Sauf exception, nous proposons aux jeunes de plus de 15 ans de passer en formation professionnelle.

  • Avant la formation : c’est l’étape de la motivation du jeune et de sa famille ainsi que le choix d’une orientation. Il s’agit de rendre au jeune une image positive de lui-même.
  • Durant la formation : le suivi de la qualité de la formation et de la régularité du jeune.
  • Après la formation : l’appui à l’insertion professionnelle dans une ville où il n’existe que très peu d’opportunités dans le secteur formel et où le plus grand nombre doivent être formés pour se débrouiller dans le secteur informel.

4e OUTIL : LES AIDES PONCTUELLES

Lors des démarches en vue de la réunification familiale l’éducateur vérifie également les conditions d’accueil de l’enfant. Beaucoup d’enfants sont dans la rue principalement à cause de la misère dans leur famille : non seulement la famille n’a plus les moyens de prendre en charge leur scolarité, mais il n’y a rien à manger et chaque membre de la famille doit se débrouiller tout seul.

En principe, nous refusons un quelconque appui direct aux familles des enfants réunifiés pour éviter tout chemin de dépendance. Toute aide donnée peut conduire une famille à penser qu’elle pourra encore en recevoir une autre ensuite. C’est pour cela que nous privilégions l’octroi d’un microcrédit en vue de rendre leur autonomie aux familles.

Mais, dans certains cas, la misère est totale : le papa a disparu, la maman est seule et sans ressource, ou bien c’est une grand-mère invalide qui prend en charge les enfants et, si l’enfant réunifié se retrouve dans ce cadre de misère totale, il ne tiendra pas deux jours avant de retourner dans la rue.

5e OUTIL : L’OCTROI D’UN MICROCRÉDIT

Un enfant qui est descendu dans la rue à cause de la misère de la famille ne restera pas dans sa famille si la situation de misère n’a pas changé.

Parmi les outils de stabilisation des enfants réunifiés, le microcrédit accordé à la maman responsable de l’enfant est un élément clé. Ce microcrédit fournit à la maman les moyens de commencer, de reprendre ou de développer une petite activité génératrice de revenus. Cela lui permettra de subvenir aux besoins de ses enfants et d’améliorer les conditions de vie de sa famille.

Après l’étude du projet de la maman et une petite formation, un crédit est attribué. Le premier montant est de 40 $ et, si le remboursement est régulier, un nouveau crédit d’un montant de 50 $ à 100 $ maximum peut être octroyé. La maman pourra régulièrement renouveler son microcrédit pendant la période de stabilisation de trois ans de l’enfant.

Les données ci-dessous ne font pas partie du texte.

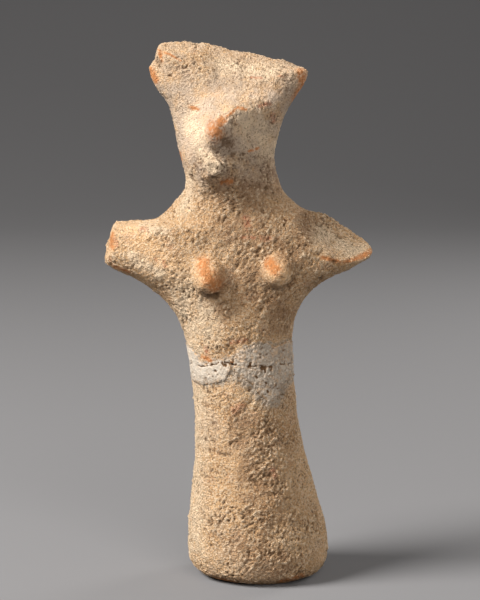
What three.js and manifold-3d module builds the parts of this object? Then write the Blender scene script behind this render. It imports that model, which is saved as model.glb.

6e OUTIL : L’OCTROI D’UNE GARANTIE LOCATIVE

L’éducateur peut constater que l’enfant ne pourra pas tenir dans les conditions de survie de la famille. Soit le logement familial est trop petit pour une famille de plusieurs enfants, soit le logement est insalubre, ou sujet à des inondations régulières ; ou alors l’enfant est rejeté par les voisins du quartier.

Dans certains cas, les familles peuvent trouver le loyer mensuel (20 $ à 30 $), mais ne peuvent pas assumer la garantie locative de six à dix mois de loyer que le propriétaire leur demande, et donc restent bloquées dans un logement insalubre.

Cet outil a été mis au point pour favoriser la réunification familiale et la stabilisation de l’enfant dans sa famille. La garantie locative est versée directement au propriétaire du logement. Son plafond est actuellement de 150 $, elle n’est pas un crédit, mais un appui direct de notre structure.

7e OUTIL : LES RENCONTRES PARENTS-PARENTS

L’expérience nous a montré que les familles ont besoin de savoir qu’elles ne sont pas les seules à rencontrer ces problèmes dans Kinshasa aujourd’hui. La rencontre avec d’autres familles dans la même situation redonne courage à la famille, et l’échange des expériences vient renforcer les capacités des familles et leur montrer que quelque chose d’autre est possible. Le témoignage de l’expérience réussie de réintégration d’un enfant dans une famille peut vraiment encourager les autres familles. En ce sens, les rencontres parents-parents sont un outil important de stabilisation d’un enfant.